Keywords: Generalization, Statistical Testing, Verification
TL;DR: We place probabilistic bounds on the full performance distribution of a learned policy deployed in a new environment while minimizing the number of policy rollouts needed to construct the bound.
Abstract: We present tools to bound the generalization performance of stochastic imitation learning policies deployed in novel environments. As is common in settings of robot learning from demonstrations, we assume no access to an observation or state transition model. We only have access to a small number of experimental rollouts of the policy and a performance score with which to measure the policy's success on those rollouts. Given this finite sample of performance scores, we propose a worst-case bound on the full probability distribution over the performance score. We give bounds for two kinds of performance metrics: binary task success and continuous-valued total reward. Our bounds hold with a user-specified confidence level, a user-specified tightness, and are constructed from as few rollouts in the new environment as possible.

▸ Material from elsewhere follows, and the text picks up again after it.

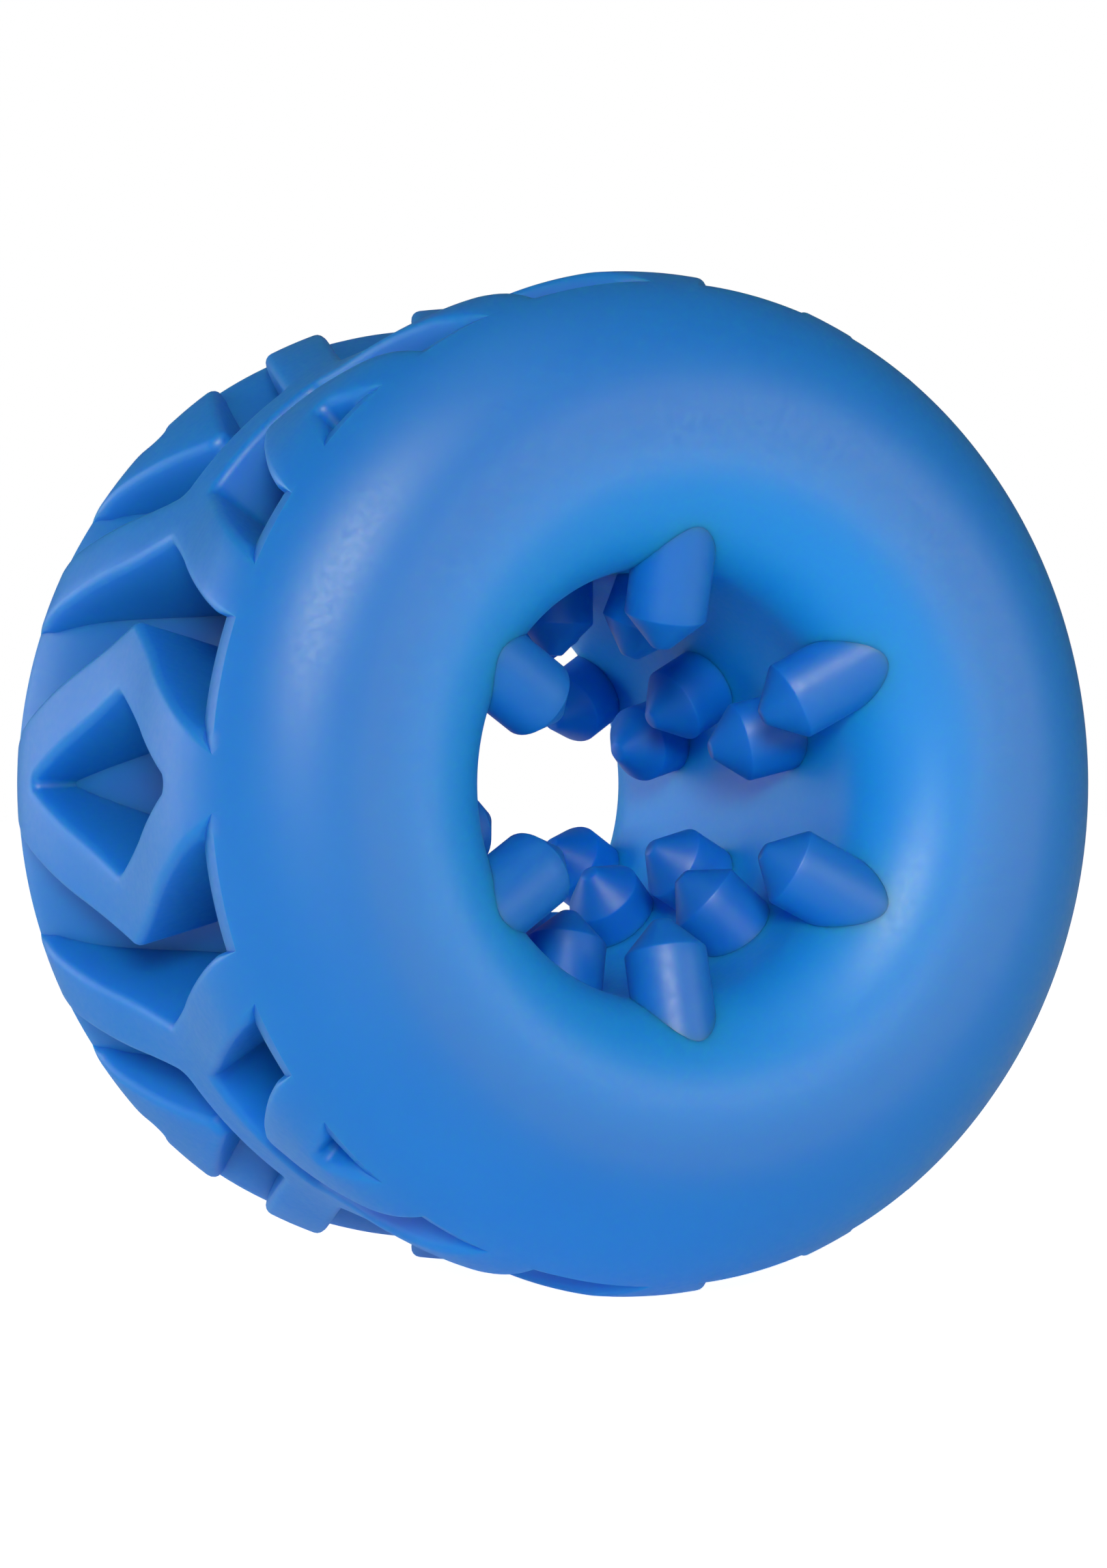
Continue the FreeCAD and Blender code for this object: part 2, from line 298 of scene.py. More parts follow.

To accomplish this we build upon classical methods for constructing confidence sets without access to an underlying probability model. By defining a partial order over cumulative distributions of the performance score, we obtain confidence bounds on the full cumulative distribution of performance (from which one can obtain expected value bounds, quantile bounds, and numerous other bounds). We apply our approach to assess the generalization of a diffusion policy for visuomotor manipulation, where we find (potentially counter-intuitively) that the policy gives strong performance under a visually large domain shift, but weak performance under a smaller shift.